In the calibrations reported below, several specifications are considered for the individual income
dynamics. In the base case, the individual income dynamics, based on data from the PSID, are
also represented by an AR(1) process:
(9)
log(η ti ) = −3.35 + .529 log(η ti −1 ) + ε ti
where η ti = Yti / Yti−1 , and the coefficients are the sample means from individual household
estimates. σ (ε ti ) is the sample mean of the household standard deviation of ε ti . To calibrate the
model, equations (8) and (9) were discretized and represented as a first-order Markov chain with
eight possible states. Recent work by Guvenen (2005) that revisits the decomposition of income
risk between permanent and transitory shocks appears to support this specification.
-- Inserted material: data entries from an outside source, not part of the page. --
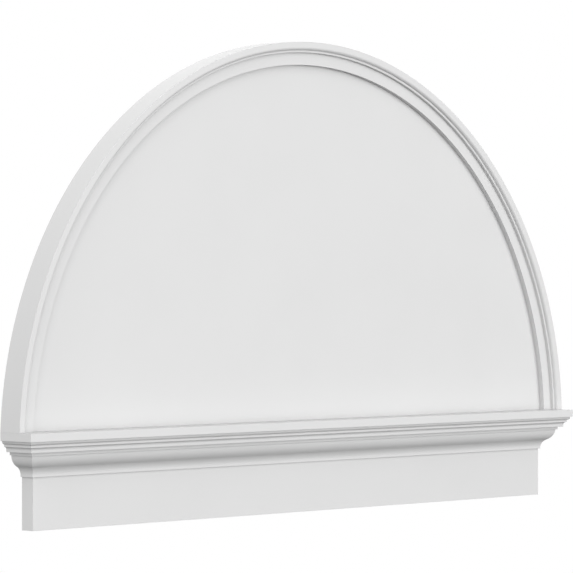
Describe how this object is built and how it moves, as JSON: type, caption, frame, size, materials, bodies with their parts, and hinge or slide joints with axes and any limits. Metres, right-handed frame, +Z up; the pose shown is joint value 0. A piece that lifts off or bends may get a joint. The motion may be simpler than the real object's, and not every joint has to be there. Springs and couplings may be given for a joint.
{
  "type": "pvc pediment",
  "caption": "White half-round pediment: a flat sunk field in a moulded rim, standing on a frieze board with a mitred crown moulding, fixed to a wall over a door or window.",
  "frame": {"origin": "centre of the rim's circle on the wall plane, 27 mm below the cap's top, on the back of the frieze board", "axes": "+X along the trim to the right as seen from the front, +Y into the wall, so the front faces -Y, +Z up"},
  "size_m": [1.3196, 0.0702, 0.7867],
  "materials": {
    "pvc_board": "smooth white cellular PVC sheet, satin",
    "pvc_moulding": "milled white cellular PVC, satin"
  },
  "bodies": {
    "root": {"tympanum_panel": "pvc_board", "arch_moulding": "pvc_moulding", "frieze_board": "pvc_board", "crown_front": "pvc_moulding", "crown_return_left": "pvc_moulding", "crown_return_right": "pvc_moulding"}
  },
  "joints": []
}
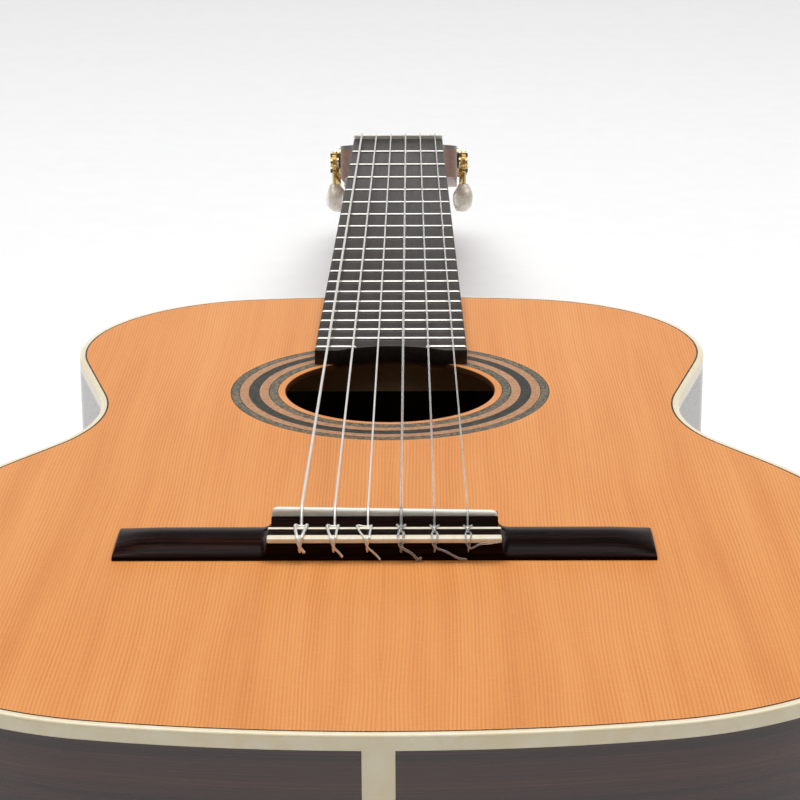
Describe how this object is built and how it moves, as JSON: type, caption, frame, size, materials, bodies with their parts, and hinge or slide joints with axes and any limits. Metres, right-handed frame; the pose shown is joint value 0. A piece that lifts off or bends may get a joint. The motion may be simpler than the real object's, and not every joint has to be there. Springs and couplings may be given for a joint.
{
  "type": "classical guitar",
  "caption": "Classical guitar with a hollow figure-of-eight body, round soundhole, tie bridge, fretted neck and slotted head with geared tuners.",
  "frame": {"origin": "on the outside of the back, on the centre line, midway along the body", "axes": "+X towards the treble side, +Y from the tail along the neck to the head, +Z from the back out through the soundboard"},
  "size_m": [0.368, 1.0054, 0.111],
  "materials": {
    "cedar_top": "satin gloss over fine straight cedar grain",
    "rosette_inlay": "flush inlaid rings, gloss",
    "dark_line": "flush dark line, gloss",
    "cream_binding": "cream, gloss",
    "rosewood_body": "gloss over dark grey-brown rosewood",
    "light_wood": "unfinished spruce or cedar",
    "cedar_neck": "satin",
    "rosewood_veneer": "gloss",
    "ebony_board": "oiled, satin",
    "fret_metal": "polished nickel silver",
    "bone": "polished bone",
    "rosewood_bridge": "polished, nearly black with red-brown streaks",
    "nylon": "clear nylon",
    "wound_silver": "silvered winding wire",
    "tuner_brass": "polished, lacquered",
    "roller_plastic": "cream plastic sleeve",
    "pearl_button": "pearl-like plastic"
  },
  "bodies": {
    "root": {"soundboard": "cedar_top", "rosette": "rosette_inlay", "top_purfling": "dark_line", "top_binding": "cream_binding", "back_binding": "cream_binding", "back_plate_bass": "rosewood_body", "back_plate_treble": "rosewood_body", "back_strip": "light_wood", "side_bass": "rosewood_body", "side_treble": "rosewood_body", "linings": "light_wood", "neck_block": "cedar_neck", "tail_block": "cedar_neck", "end_graft": "cream_binding", "top_braces": "light_wood", "bridge_patch": "light_wood", "back_braces": "light_wood", "neck": "cedar_neck", "heel_cap": "rosewood_body", "headstock": "cedar_neck", "head_veneer": "rosewood_veneer", "fingerboard": "ebony_board", "frets": "fret_metal", "nut": "bone", "bridge": "rosewood_bridge", "tie_block_inlays": "cream_binding", "saddle": "bone", "string_1": "nylon", "string_2": "nylon", "string_3": "nylon", "string_4": "wound_silver", "string_5": "wound_silver", "string_6": "wound_silver", "tuner_plate_bass": "tuner_brass", "tuner_plate_treble": "tuner_brass", "plate_screws": "tuner_brass"},
    "knob_1": {"worm_1": "tuner_brass", "button_1": "pearl_button"},
    "barrel_1": {"roller_1": "roller_plastic", "cog_1": "tuner_brass"},
    "knob_2": {"worm_2": "tuner_brass", "button_2": "pearl_button"},
    "barrel_2": {"roller_2": "roller_plastic", "cog_2": "tuner_brass"},
    "knob_3": {"worm_3": "tuner_brass", "button_3": "pearl_button"},
    "barrel_3": {"roller_3": "roller_plastic", "cog_3": "tuner_brass"},
    "knob_4": {"worm_4": "tuner_brass", "button_4": "pearl_button"},
    "barrel_4": {"roller_4": "roller_plastic", "cog_4": "tuner_brass"},
    "knob_5": {"worm_5": "tuner_brass", "button_5": "pearl_button"},
    "barrel_5": {"roller_5": "roller_plastic", "cog_5": "tuner_brass"},
    "knob_6": {"worm_6": "tuner_brass", "button_6": "pearl_button"},
    "barrel_6": {"roller_6": "roller_plastic", "cog_6": "tuner_brass"}
  },
  "joints": [
    {"name": "knob_1_turn", "type": "hinge", "parent": "root", "child": "knob_1", "pos_m": [0.0395, 0.62743, 0.07591], "axis": [0, 0.2588, 0.9659], "continuous": true},
    {"name": "barrel_1_turn", "type": "hinge", "parent": "root", "child": "barrel_1", "pos_m": [0, 0.6196, 0.07801], "axis": [1, 0, 0], "continuous": true},
    {"name": "knob_2_turn", "type": "hinge", "parent": "root", "child": "knob_2", "pos_m": [0.0395, 0.66124, 0.06686], "axis": [0, 0.2588, 0.9659], "continuous": true},
    {"name": "barrel_2_turn", "type": "hinge", "parent": "root", "child": "barrel_2", "pos_m": [0, 0.65341, 0.06895], "axis": [1, 0, 0], "continuous": true},
    {"name": "knob_3_turn", "type": "hinge", "parent": "root", "child": "knob_3", "pos_m": [0.0395, 0.69504, 0.0578], "axis": [0, 0.2588, 0.9659], "continuous": true},
    {"name": "barrel_3_turn", "type": "hinge", "parent": "root", "child": "barrel_3", "pos_m": [0, 0.68722, 0.05989], "axis": [1, 0, 0], "continuous": true},
    {"name": "knob_4_turn", "type": "hinge", "parent": "root", "child": "knob_4", "pos_m": [-0.0395, 0.69504, 0.0578], "axis": [0, 0.2588, 0.9659], "continuous": true},
    {"name": "barrel_4_turn", "type": "hinge", "parent": "root", "child": "barrel_4", "pos_m": [0, 0.68722, 0.05989], "axis": [1, 0, 0], "continuous": true},
    {"name": "knob_5_turn", "type": "hinge", "parent": "root", "child": "knob_5", "pos_m": [-0.0395, 0.66124, 0.06686], "axis": [0, 0.2588, 0.9659], "continuous": true},
    {"name": "barrel_5_turn", "type": "hinge", "parent": "root", "child": "barrel_5", "pos_m": [0, 0.65341, 0.06895], "axis": [1, 0, 0], "continuous": true},
    {"name": "knob_6_turn", "type": "hinge", "parent": "root", "child": "knob_6", "pos_m": [-0.0395, 0.62743, 0.07591], "axis": [0, 0.2588, 0.9659], "continuous": true},
    {"name": "barrel_6_turn", "type": "hinge", "parent": "root", "child": "barrel_6", "pos_m": [0, 0.6196, 0.07801], "axis": [1, 0, 0], "continuous": true}
  ],
  "couplings": [
    {"joint": "barrel_1_turn", "follows": "knob_1_turn", "ratio": -0.0625},
    {"joint": "barrel_2_turn", "follows": "knob_2_turn", "ratio": -0.0625},
    {"joint": "barrel_3_turn", "follows": "knob_3_turn", "ratio": -0.0625},
    {"joint": "barrel_4_turn", "follows": "knob_4_turn", "ratio": -0.0625},
    {"joint": "barrel_5_turn", "follows": "knob_5_turn", "ratio": -0.0625},
    {"joint": "barrel_6_turn", "follows": "knob_6_turn", "ratio": -0.0625}
  ]
}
Using a variant of (9) that includes aggregate income growth on the right-hand side, we find little
evidence of countercyclical volatility in individual income growth. Nevertheless, in order to test
the conjecture that the countercyclical component exists but is not reflected in the relatively short
time series used in these estimates, we also calibrated the heterogeneous agent model with twice
the conditional variance in the low aggregate growth state as in the high aggregate growth state,
preserving the unconditional variance. That calibration is consistent with the imputed conditional
volatility estimates of Storlesletten, Telmer and Yaron (2004). The calibration results suggest
that conditional volatility of this magnitude is not sufficient in itself to generate a significant
equity premium.
In section 3 below, we modify these income processes to represent an economy where
entrepreneurs are the dominant participants in financial markets. The purpose is to see whether
the greater income volatility and its higher correlation with the market imply a significantly larger
equity premium than in previous calibrations based on labor income.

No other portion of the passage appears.